TASK GOAL
All material below is to be reproduced exactly.

-- START OF MATERIAL --

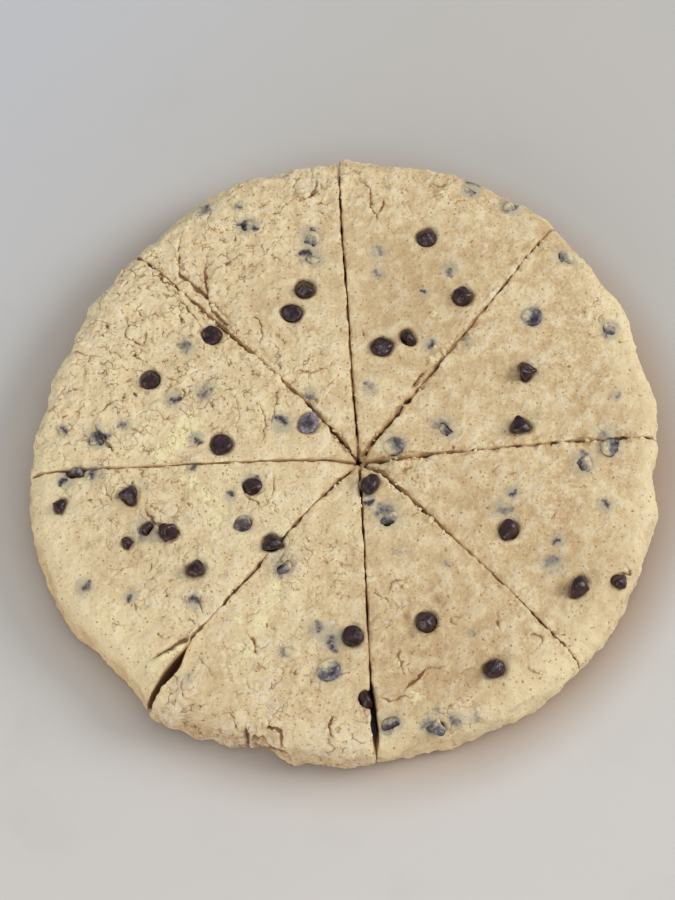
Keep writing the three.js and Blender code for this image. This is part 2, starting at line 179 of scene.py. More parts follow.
# Smears of chocolate under the skin, each with a dark heart.
STAINS = [
    (-11, 67, 2.4, 0.9), (-11, 60, 2.6, 0.9), (-29, 70.5, 2, 0.9), (-32.5, 70, 1.6, 0.8),
    (-33, 77, 1.5, 0.7), (-44, 77, 2.5, 0.7), (24, 47, 1.2, 0.9), (32, 55, 2.2, 0.7), (10, 61, 2.2, 0.6),
    (10, 54, 1.9, 0.6), (25.5, 30, 1.8, 0.8), (7, 15, 2.2, 0.6), (80, 35, 2.2, 0.7), (81, 13, 1.5, 0.6),
    (37, 31, 2.4, 0.5), (49, -18, 1.8, 0.8), (76, -22, 1.8, 0.8), (62, -33, 1.7, 0.8), (45.5, -23, 3, 0.6),
    (60, -40, 3.2, 0.6), (7, -21, 1.8, 0.9), (10, -24, 3, 0.6), (16, -37, 2.2, 0.4), (29, -40, 1.2, 0.6),
    (25.5, -84, 1.5, 0.5), (31, -86, 2.2, 0.65), (36.5, -86, 2.4, 0.5), (39, -90, 1.2, 0.9),
    (-4, -62.5, 3.2, 0.75), (-8.5, -60, 2.4, 0.7), (-17.5, -67, 1.9, 0.55), (-45, -74, 1.8, 0.45),
    (-43.5, -52, 2, 0.8), (-62, -50, 1.6, 0.8), (-76, -47, 2.2, 0.8), (-74, -12, 2.4, 0.8),
    (-45, -10, 1.6, 0.8), (-34, -19, 1.5, 0.8), (-82.5, -14, 2, 0.9), (-52, 12, 2.2, 0.8),
    (-48, 29, 2.4, 0.7), (-42, 14, 3.2, 0.6), (-84, 1.5, 1.7, 0.8), (-66, 3.5, 1.8, 0.7),
    (-44.5, -1, 1.8, 0.8), (-19, 4, 2.6, 0.8), (-11, 13, 2.2, 0.7), (36, -61, 1.4, 0.5), (29, 3, 3, 0.6),
    (56.5, 39, 2.8, 0.5), (70, -8, 3, 0.7), (78, -1.5, 4, 0.6), (14, -3, 3.5, 0.6), (12, -25, 3.6, 0.7),
    (-18.5, -40, 3.6, 0.6), (-28, -15, 2.4, 0.8), (-58, -30, 3.6, 0.6), (-5, -72, 3.8, 0.5),
    (40, 86, 3, 0.7), (52, 79, 3.4, 0.7), (-74, 0, 3, 0.7), (24, -88, 3, 0.6), (12, -88, 3, 0.6),
    (0, 67, 1.5, 0.3),
]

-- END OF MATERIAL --

EXERCISE OUTPUT
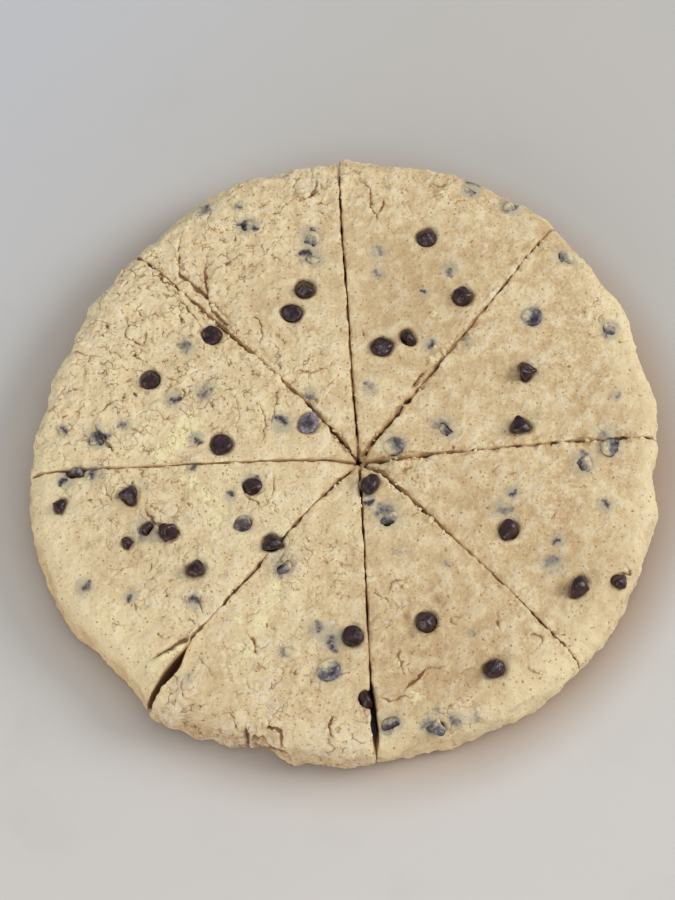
Keep writing the three.js and Blender code for this image. This is part 2, starting at line 179 of scene.py. More parts follow.
# Smears of chocolate under the skin, each with a dark heart.
STAINS = [
    (-11, 67, 2.4, 0.9), (-11, 60, 2.6, 0.9), (-29, 70.5, 2, 0.9), (-32.5, 70, 1.6, 0.8),
    (-33, 77, 1.5, 0.7), (-44, 77, 2.5, 0.7), (24, 47, 1.2, 0.9), (32, 55, 2.2, 0.7), (10, 61, 2.2, 0.6),
    (10, 54, 1.9, 0.6), (25.5, 30, 1.8, 0.8), (7, 15, 2.2, 0.6), (80, 35, 2.2, 0.7), (81, 13, 1.5, 0.6),
    (37, 31, 2.4, 0.5), (49, -18, 1.8, 0.8), (76, -22, 1.8, 0.8), (62, -33, 1.7, 0.8), (45.5, -23, 3, 0.6),
    (60, -40, 3.2, 0.6), (7, -21, 1.8, 0.9), (10, -24, 3, 0.6), (16, -37, 2.2, 0.4), (29, -40, 1.2, 0.6),
    (25.5, -84, 1.5, 0.5), (31, -86, 2.2, 0.65), (36.5, -86, 2.4, 0.5), (39, -90, 1.2, 0.9),
    (-4, -62.5, 3.2, 0.75), (-8.5, -60, 2.4, 0.7), (-17.5, -67, 1.9, 0.55), (-45, -74, 1.8, 0.45),
    (-43.5, -52, 2, 0.8), (-62, -50, 1.6, 0.8), (-76, -47, 2.2, 0.8), (-74, -12, 2.4, 0.8),
    (-45, -10, 1.6, 0.8), (-34, -19, 1.5, 0.8), (-82.5, -14, 2, 0.9), (-52, 12, 2.2, 0.8),
    (-48, 29, 2.4, 0.7), (-42, 14, 3.2, 0.6), (-84, 1.5, 1.7, 0.8), (-66, 3.5, 1.8, 0.7),
    (-44.5, -1, 1.8, 0.8), (-19, 4, 2.6, 0.8), (-11, 13, 2.2, 0.7), (36, -61, 1.4, 0.5), (29, 3, 3, 0.6),
    (56.5, 39, 2.8, 0.5), (70, -8, 3, 0.7), (78, -1.5, 4, 0.6), (14, -3, 3.5, 0.6), (12, -25, 3.6, 0.7),
    (-18.5, -40, 3.6, 0.6), (-28, -15, 2.4, 0.8), (-58, -30, 3.6, 0.6), (-5, -72, 3.8, 0.5),
    (40, 86, 3, 0.7), (52, 79, 3.4, 0.7), (-74, 0, 3, 0.7), (24, -88, 3, 0.6), (12, -88, 3, 0.6),
    (0, 67, 1.5, 0.3),
]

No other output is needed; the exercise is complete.